Manual Window

Please park me in a convenient corner of your screen

This search engine has two search modes, one for pure-text corpora (Danish, English, German, Spanish), yielding traditional concordances, and another one for tagged corpora (Portuguese or Danish), using colour notation for PoS and syntactic indexing. In this frame window, you can find information and examples on how to run effective searches in both modes.


(1) Pure-text corpora

This version is a grep-based string tool, which means that you can use it in either intuitive og elaborate mode. If you are content with simple word searches, just type your text in the window and hit the "search"-button. Sentence start is marked by triple hyphens (- - -). The search formalism allows regular expressions, so if you want to run flexible searches, try some of the following:

. means 'any character, exactly 1'
? means '0 or 1 instances of preceding letter or expression'
* means '0 or more instances of preceding letter or expression, longest match'
*? means '0 or more instances of preceding letter or expression, shortest match'
+ means '1 or more instances of preceding letter or expression'
[] surrounds sets of characters
[^ ] surrounds sets of NOT-ed characters
() surrounds expressions
\w means a word character (alphanumeric), same as [a-zA-Z_0-9]
From this, you can build, for example:

[^ ] means 'any character but a space'
\w+ or [^ ]+ means 'any word'
[^\w] means a non-word character, including spaces, tabs and newlines [A-Z]+ means capital letters
[0-9]+ means numbers
[aeiou] means a vowel
[^aeiou ] means anything but a vowel and a blank
( [aeiou][^ ]+s)( [aeiou][^ ]+s)+[ ] means a sequence of 2 or more plural words with initial vowels
( ([gc][aeiou])[^ ]+)( \2[^ ]+)+[ ] finds you "gaelic" alliteration rhyms
\w(\w+)-\w\1, surrounded by single spaces, finds you lots of "willy-nilly"-constructions as well as some "cut-out" and "four-hour" cases. [a-z]([a-z]+))\-[a-z]\1 does the same, but avoids soccer results.
Remember spaces for word boundaries!

Try to force triple alliterations, as an exercise, and you will notice that complex searches will take a very long time, - especially if the server is serving many people at the same time. Thus the triple gaelic alliterations took about 7 minutes in a triple run on the BNC with its 600 MB of data

Remember that this search engine is sentence based, and will not transcend sentence window boundaries. In the initial concordance, you will be shown an 80-letter context from any sentence that matches your query, followed by a source-ID, consisting of the text segment (id), text type (n) and/or paragraph (p), as well as a sentence number (s) within the concerning segment. You can, however, - by clicking the sentence's radio button - add full sentence context "on demand" to be shown in the lower frame (context window). More running context is available by clicking on the rectangular id-buttons.


(2) Tagged corpora

This version of the search engine handles searches for all kinds of morphological and syntactic information. More specifically, one can search for words, base forms, grammatical category, inflexional features and syntactic functions on the word and clause levels:

word forms are enclosed in double quotes
base forms are enclosed in single quotes (not in the Danish quote corpus)
morphological tags relating to the same word are separated by blank spaces
words or tag chains for individual words are separated by an underscore
sentence start is marked by ">>>" as a "word form"
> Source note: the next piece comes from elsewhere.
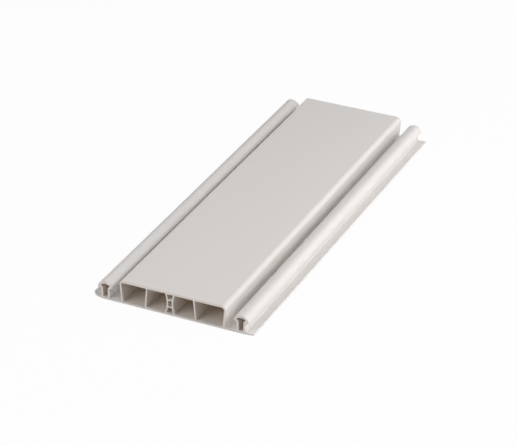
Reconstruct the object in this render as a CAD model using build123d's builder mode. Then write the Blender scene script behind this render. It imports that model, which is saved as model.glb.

Some regular expression conventions work in this version, too. Thus, regular expressions can be used in word form strings, e.g. "køb(e|r|te)" or "køb[ert]+". Between searched-for tag strings, use '_._' for dummy words, '_.?_' for one optional dummy word, '_.*_' for one or more optional dummy words, and '_.+_' for one or more obligatory dummy words. For tags other than word forms, regular expressions do not work in full, but alternatives can be expressed within parentheses, separated by '|', e.g. '(DET|ADJ)_PROP (@SUBJ>|@<ACC)'.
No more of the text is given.